Instructions to follow | From the entries that follow, extract each line holding the string "pose".

Given records |
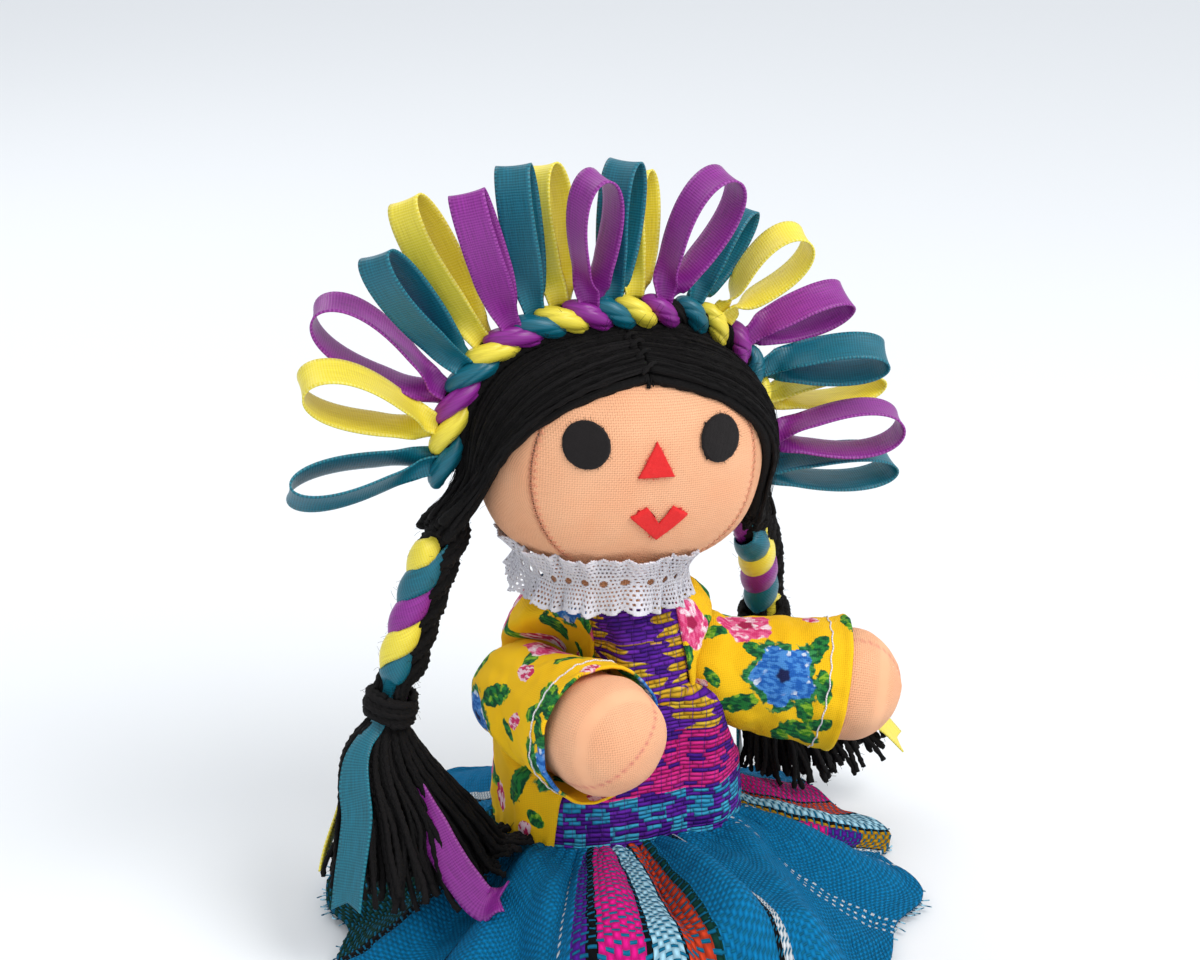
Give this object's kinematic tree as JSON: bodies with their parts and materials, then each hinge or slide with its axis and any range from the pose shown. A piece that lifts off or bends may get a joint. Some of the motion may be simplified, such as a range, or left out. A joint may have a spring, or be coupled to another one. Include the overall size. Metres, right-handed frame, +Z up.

--

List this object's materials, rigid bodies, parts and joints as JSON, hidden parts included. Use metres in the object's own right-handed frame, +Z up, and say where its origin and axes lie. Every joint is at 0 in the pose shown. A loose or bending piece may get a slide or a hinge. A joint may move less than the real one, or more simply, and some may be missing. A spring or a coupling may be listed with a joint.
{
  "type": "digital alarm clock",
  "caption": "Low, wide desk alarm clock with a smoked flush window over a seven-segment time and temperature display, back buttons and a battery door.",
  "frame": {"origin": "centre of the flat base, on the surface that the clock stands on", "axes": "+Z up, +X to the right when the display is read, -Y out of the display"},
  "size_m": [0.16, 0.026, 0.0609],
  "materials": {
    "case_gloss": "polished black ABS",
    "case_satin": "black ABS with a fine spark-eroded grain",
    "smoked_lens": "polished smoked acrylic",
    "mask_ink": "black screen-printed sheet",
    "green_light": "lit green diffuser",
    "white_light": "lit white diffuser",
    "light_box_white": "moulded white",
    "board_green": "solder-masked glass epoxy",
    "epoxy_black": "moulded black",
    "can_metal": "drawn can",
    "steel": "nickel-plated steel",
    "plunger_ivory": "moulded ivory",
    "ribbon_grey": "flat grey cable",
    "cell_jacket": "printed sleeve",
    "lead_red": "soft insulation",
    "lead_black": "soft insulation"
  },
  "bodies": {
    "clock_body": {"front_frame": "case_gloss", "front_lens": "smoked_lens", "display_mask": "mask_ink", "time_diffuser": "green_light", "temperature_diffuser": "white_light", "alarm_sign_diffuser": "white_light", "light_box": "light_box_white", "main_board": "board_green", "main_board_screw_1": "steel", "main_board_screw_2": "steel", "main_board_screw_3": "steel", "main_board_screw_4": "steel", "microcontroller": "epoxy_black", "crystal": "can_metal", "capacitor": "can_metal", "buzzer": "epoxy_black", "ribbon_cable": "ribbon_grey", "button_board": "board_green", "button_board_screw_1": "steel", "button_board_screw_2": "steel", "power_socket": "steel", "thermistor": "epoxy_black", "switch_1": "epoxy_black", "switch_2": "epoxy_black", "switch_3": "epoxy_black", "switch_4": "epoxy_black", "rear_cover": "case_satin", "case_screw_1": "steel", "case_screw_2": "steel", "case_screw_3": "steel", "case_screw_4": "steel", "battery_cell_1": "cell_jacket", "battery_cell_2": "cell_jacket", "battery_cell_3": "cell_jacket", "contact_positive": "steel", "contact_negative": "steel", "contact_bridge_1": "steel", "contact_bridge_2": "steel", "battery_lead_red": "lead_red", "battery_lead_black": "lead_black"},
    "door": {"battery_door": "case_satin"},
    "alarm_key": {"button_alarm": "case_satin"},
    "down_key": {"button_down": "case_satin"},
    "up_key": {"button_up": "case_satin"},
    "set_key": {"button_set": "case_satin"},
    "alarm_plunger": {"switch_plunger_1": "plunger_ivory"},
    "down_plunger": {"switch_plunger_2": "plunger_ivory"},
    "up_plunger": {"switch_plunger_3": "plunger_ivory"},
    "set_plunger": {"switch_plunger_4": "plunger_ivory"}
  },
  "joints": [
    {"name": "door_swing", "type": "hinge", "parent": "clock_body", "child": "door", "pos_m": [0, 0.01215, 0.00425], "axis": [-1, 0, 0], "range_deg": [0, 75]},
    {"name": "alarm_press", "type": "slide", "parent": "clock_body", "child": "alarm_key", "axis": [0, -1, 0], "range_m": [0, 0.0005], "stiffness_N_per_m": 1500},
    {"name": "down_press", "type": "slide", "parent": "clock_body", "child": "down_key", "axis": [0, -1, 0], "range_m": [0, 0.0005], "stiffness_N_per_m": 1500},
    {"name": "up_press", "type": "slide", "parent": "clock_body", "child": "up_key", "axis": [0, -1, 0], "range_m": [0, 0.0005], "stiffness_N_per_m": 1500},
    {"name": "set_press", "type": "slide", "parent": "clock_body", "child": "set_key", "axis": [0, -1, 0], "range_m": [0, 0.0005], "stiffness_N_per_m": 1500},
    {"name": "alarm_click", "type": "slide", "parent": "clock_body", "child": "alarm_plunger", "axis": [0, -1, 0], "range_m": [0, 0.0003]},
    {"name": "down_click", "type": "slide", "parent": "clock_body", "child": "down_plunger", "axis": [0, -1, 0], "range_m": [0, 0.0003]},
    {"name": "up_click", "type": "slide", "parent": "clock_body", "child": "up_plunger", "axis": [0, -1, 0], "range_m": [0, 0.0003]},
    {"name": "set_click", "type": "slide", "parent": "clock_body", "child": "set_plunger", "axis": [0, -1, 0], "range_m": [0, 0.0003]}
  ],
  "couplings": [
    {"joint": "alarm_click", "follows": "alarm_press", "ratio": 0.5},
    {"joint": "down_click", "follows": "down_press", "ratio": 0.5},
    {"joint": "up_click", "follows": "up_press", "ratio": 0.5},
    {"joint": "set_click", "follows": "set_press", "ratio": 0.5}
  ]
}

Response to the exercise |
Give this object's kinematic tree as JSON: bodies with their parts and materials, then each hinge or slide with its axis and any range from the pose shown. A piece that lifts off or bends may get a joint. Some of the motion may be simplified, such as a range, or left out. A joint may have a spring, or be coupled to another one. Include the overall size. Metres, right-handed frame, +Z up.
List this object's materials, rigid bodies, parts and joints as JSON, hidden parts included. Use metres in the object's own right-handed frame, +Z up, and say where its origin and axes lie. Every joint is at 0 in the pose shown. A loose or bending piece may get a slide or a hinge. A joint may move less than the real one, or more simply, and some may be missing. A spring or a coupling may be listed with a joint.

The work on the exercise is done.